Task requirements: Nothing but the lines from the line that contains "charge_socket();" through the line that contains "obj.parent = empty" should appear in the output, each reproduced exactly.

__________________________________________________

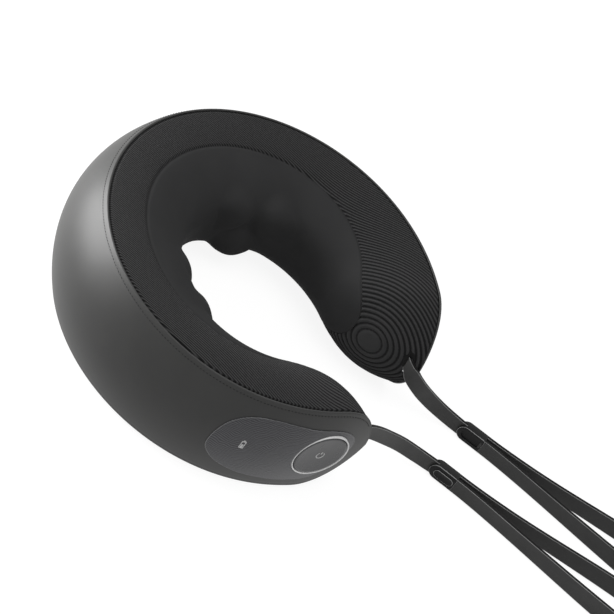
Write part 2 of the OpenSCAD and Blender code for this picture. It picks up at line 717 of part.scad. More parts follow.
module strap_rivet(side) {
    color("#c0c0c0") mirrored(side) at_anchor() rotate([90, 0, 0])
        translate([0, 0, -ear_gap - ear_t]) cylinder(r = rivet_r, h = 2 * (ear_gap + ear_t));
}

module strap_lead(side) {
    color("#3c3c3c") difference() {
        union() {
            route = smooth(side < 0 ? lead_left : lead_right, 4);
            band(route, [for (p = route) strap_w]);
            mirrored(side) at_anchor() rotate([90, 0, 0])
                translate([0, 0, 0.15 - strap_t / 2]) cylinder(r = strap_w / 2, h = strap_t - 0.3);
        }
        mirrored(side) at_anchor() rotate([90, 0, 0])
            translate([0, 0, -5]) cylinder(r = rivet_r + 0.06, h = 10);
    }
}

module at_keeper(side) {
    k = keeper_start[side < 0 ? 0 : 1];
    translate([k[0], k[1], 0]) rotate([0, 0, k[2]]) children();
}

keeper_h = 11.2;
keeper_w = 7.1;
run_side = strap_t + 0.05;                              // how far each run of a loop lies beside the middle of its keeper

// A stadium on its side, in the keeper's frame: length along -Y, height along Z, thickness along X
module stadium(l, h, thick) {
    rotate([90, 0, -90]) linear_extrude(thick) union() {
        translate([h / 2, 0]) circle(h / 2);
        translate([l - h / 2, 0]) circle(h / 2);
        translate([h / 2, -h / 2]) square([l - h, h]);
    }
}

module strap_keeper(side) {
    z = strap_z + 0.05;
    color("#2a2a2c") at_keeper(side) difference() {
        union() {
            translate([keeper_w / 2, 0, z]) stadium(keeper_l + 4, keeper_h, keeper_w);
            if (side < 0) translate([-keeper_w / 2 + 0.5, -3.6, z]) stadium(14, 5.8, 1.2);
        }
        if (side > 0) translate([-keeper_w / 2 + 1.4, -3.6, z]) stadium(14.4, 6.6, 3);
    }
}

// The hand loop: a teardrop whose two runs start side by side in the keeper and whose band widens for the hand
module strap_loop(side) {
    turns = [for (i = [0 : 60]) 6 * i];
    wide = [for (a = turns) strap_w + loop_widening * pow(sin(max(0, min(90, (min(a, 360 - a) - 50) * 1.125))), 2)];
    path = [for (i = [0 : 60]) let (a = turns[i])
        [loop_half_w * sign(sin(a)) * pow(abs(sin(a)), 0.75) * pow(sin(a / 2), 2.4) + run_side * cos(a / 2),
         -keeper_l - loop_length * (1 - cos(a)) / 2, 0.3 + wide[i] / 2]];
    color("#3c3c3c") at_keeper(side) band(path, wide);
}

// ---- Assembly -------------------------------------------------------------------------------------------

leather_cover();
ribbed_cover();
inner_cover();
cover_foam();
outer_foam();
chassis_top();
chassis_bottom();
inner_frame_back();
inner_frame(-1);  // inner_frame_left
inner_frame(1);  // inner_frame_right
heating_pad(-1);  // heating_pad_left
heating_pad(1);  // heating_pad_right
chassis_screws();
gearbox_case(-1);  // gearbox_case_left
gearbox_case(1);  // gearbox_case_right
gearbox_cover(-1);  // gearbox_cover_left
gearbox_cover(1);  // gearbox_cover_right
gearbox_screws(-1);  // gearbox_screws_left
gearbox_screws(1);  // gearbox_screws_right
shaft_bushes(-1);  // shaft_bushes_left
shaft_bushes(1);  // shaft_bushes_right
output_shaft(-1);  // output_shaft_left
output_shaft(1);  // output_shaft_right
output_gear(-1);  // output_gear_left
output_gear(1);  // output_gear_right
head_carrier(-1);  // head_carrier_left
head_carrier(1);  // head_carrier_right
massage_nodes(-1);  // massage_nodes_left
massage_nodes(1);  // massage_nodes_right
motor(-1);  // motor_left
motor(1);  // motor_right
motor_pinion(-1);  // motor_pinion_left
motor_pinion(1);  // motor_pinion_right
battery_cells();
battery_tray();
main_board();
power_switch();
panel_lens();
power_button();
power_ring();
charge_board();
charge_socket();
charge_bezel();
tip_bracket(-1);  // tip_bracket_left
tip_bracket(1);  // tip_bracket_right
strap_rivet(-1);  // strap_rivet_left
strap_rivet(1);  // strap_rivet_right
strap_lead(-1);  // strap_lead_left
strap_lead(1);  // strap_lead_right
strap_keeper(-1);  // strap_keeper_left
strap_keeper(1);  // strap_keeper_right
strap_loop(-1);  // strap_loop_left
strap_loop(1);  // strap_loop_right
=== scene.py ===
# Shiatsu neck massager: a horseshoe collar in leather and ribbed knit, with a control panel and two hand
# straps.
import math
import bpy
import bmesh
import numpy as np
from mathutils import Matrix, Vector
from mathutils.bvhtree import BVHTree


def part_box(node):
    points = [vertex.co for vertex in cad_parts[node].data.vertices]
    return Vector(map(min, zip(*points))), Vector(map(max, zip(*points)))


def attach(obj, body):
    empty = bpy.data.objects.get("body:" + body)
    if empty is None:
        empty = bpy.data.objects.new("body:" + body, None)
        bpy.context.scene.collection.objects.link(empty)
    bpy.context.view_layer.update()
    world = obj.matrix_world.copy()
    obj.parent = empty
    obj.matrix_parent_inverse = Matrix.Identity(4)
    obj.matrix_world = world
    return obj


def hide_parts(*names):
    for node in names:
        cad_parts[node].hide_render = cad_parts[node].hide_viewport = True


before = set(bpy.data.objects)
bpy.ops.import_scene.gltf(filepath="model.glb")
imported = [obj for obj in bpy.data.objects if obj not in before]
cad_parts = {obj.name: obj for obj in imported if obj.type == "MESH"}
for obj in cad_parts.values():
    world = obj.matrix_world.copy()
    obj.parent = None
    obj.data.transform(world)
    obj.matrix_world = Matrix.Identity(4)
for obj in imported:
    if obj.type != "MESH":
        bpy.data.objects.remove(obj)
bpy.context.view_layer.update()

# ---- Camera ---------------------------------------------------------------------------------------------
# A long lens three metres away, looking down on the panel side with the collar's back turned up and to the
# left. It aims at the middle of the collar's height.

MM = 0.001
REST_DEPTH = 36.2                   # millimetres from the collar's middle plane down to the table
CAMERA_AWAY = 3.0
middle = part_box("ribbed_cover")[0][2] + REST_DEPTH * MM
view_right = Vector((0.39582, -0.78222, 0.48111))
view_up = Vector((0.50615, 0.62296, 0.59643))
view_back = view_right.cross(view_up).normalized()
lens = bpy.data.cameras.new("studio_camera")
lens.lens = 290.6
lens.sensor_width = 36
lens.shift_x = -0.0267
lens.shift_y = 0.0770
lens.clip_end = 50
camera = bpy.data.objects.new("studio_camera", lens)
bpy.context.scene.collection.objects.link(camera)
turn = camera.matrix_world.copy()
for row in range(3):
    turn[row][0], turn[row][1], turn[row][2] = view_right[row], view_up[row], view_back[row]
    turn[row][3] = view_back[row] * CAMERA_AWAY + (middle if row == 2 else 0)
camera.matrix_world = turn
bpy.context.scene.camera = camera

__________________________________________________

Output below:
charge_socket();
charge_bezel();
tip_bracket(-1);  // tip_bracket_left
tip_bracket(1);  // tip_bracket_right
strap_rivet(-1);  // strap_rivet_left
strap_rivet(1);  // strap_rivet_right
strap_lead(-1);  // strap_lead_left
strap_lead(1);  // strap_lead_right
strap_keeper(-1);  // strap_keeper_left
strap_keeper(1);  // strap_keeper_right
strap_loop(-1);  // strap_loop_left
strap_loop(1);  // strap_loop_right
=== scene.py ===
# Shiatsu neck massager: a horseshoe collar in leather and ribbed knit, with a control panel and two hand
# straps.
import math
import bpy
import bmesh
import numpy as np
from mathutils import Matrix, Vector
from mathutils.bvhtree import BVHTree


def part_box(node):
    points = [vertex.co for vertex in cad_parts[node].data.vertices]
    return Vector(map(min, zip(*points))), Vector(map(max, zip(*points)))


def attach(obj, body):
    empty = bpy.data.objects.get("body:" + body)
    if empty is None:
        empty = bpy.data.objects.new("body:" + body, None)
        bpy.context.scene.collection.objects.link(empty)
    bpy.context.view_layer.update()
    world = obj.matrix_world.copy()
    obj.parent = empty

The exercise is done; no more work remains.